Sheridan, William (1636–1711), Church of Ireland bishop of Kilmore and Ardagh, and non-juror, was born at Togher near Kilmore, Co. Cavan, the eldest of five sons of Denis Sheridan (see below). William Sheridan entered TCD in 1652, graduating DD in 1682. He became rector of Drakestown and Telltown in Co. Meath in 1660, and was chaplain to the lord chancellor, Maurice Eustace (qv), until the latter's death in 1665. He then became chaplain to the lord lieutenant, the duke of Ormond (qv), and in 1669 was made dean of Down.

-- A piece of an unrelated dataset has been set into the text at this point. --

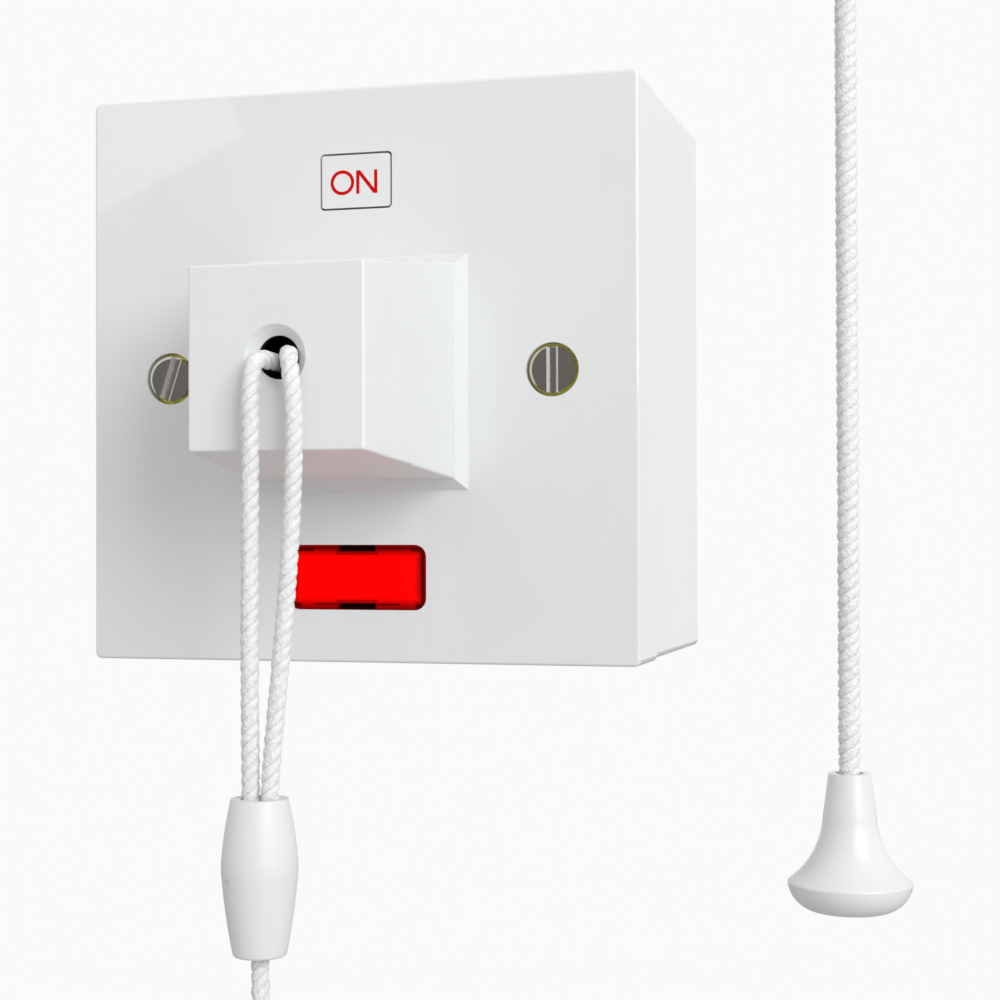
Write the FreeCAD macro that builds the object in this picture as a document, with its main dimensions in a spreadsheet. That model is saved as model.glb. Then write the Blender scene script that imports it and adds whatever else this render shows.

In 1681 William (or one of his brothers on his behalf) refused the offer of the diocese of Killala as being worth less than the livings he already had. He subsequently accepted Kilmore and Ardagh, becoming bishop in 1682. In September 1685, just months after the accession of James II (qv), he was defending himself against accusations of sedition and disloyalty. In 1685 he delivered a sermon in St Werburgh's in Dublin, at the invitation of the rector, William King (qv). It was a strong attack on presbyterians and catholics, and was published with prefaces by Bishop Anthony Dopping (qv) and King, in which they both declared their loyalty to the king. In 1687 he was one of the protestant bishops who approached the government of Tyrconnell (qv) for assistance in collecting tithes, then being withheld in some dioceses. He was in London by October 1689 and apparently never visited Ireland again.
He was unwilling to take the oath of allegiance to the new monarchs, William III (qv) and Queen Mary. He was thus much the most prominent representative of the non-juring body of Church of Ireland clergy. Only one other bishop, Thomas Otway (qv), appears even to have suffered a real dilemma about transfer of allegiance. By 1692 Sheridan had been deprived of his office, which was then offered to Robert Huntington (qv); he conscientiously refused it.
The bishop, who had lost the revenues of his see from the time of leaving Ireland, suffered great poverty for the remainder of his life. In the 1690s he received moral and financial support from Thomas Watson, the bishop of St David's, and from the earl of Huntingdon, themselves figures on the Jacobite fringe of English public life. After 1700 a notable friend was the Irish-born non-juror Henry Dodwell (qv), who made representations on Sheridan's behalf to the Irish bishops, especially to William King. Dodwell, deeply troubled by the schism in the church, attempted unsuccessfully to negotiate an agreement whereby Sheridan would voluntarily resign as bishop in return for a statement from the Church of Ireland hierarchy denying a temporal power to deprive clergy. His wretched condition and dependence on irregular charity were felt to be ‘a reproach to the hierarchy’ (HMC, Rep. 1, 244), but attempts to establish a pension out of the income of his former see were fruitless. In 1708 he complained of receiving little from his successor but one in the diocese, Bishop Edward Wetenhall (qv), and described Archbishops King and Vesey (qv) as his chief benefactors.
He married Mary O'Reilly and had a son, Donald. In 1690 he was said to have had a family of seven. In his last years, when he was frequently ill, he was cared for by a niece, a Mrs Sheridan. He died in London and was buried at Fulham on 3 October 1711. The first volume of his collected sermons, published in 1704, contains an engraved portrait.
William's father, Denis Sheridan (fl.
Denis's second son, Patrick Sheridan (1638–1682), Church of Ireland bishop of Cloyne, entered TCD in 1652 with William, graduating BD in 1665. In 1660 he was incorporated MA at Oxford and elected a fellow of Trinity College, where he was subsequently vice-provost, 1666–8. He was made dean of Connor in 1667, after William had refused the appointment. He married, in 1677, Anne (d. 1683), daughter of Francis Hill of Hill Hall, Co. Down, and widow of Lieutenant-colonel Moyses Hill, MP; they had no issue.
During Ormond's second viceroyalty the younger brother Thomas, who was an influential courtier, lobbied hard for advancement for Patrick and probably had a hand in his appointment as bishop of Cloyne in 1679. This was apparently against the wishes of Ormond, who was further displeased by Patrick's subsequent absenteeism. This was blamed on the unwillingness of his wife to remove to Munster. Ormond considered that his refusal to live in Youghal, where the congregation was the bishop's personal cure, undermined the protestant interest in the diocese.
Thomas was said to have obtained a promise at Newmarket from Charles II of the rich diocese of Derry for Patrick. Ormond, however, resisted Thomas's approaches, even when the duke of York was enlisted in the cause; he would endorse no move unless he saw a personal reformation by Patrick, who died 22 November 1682 without promotion.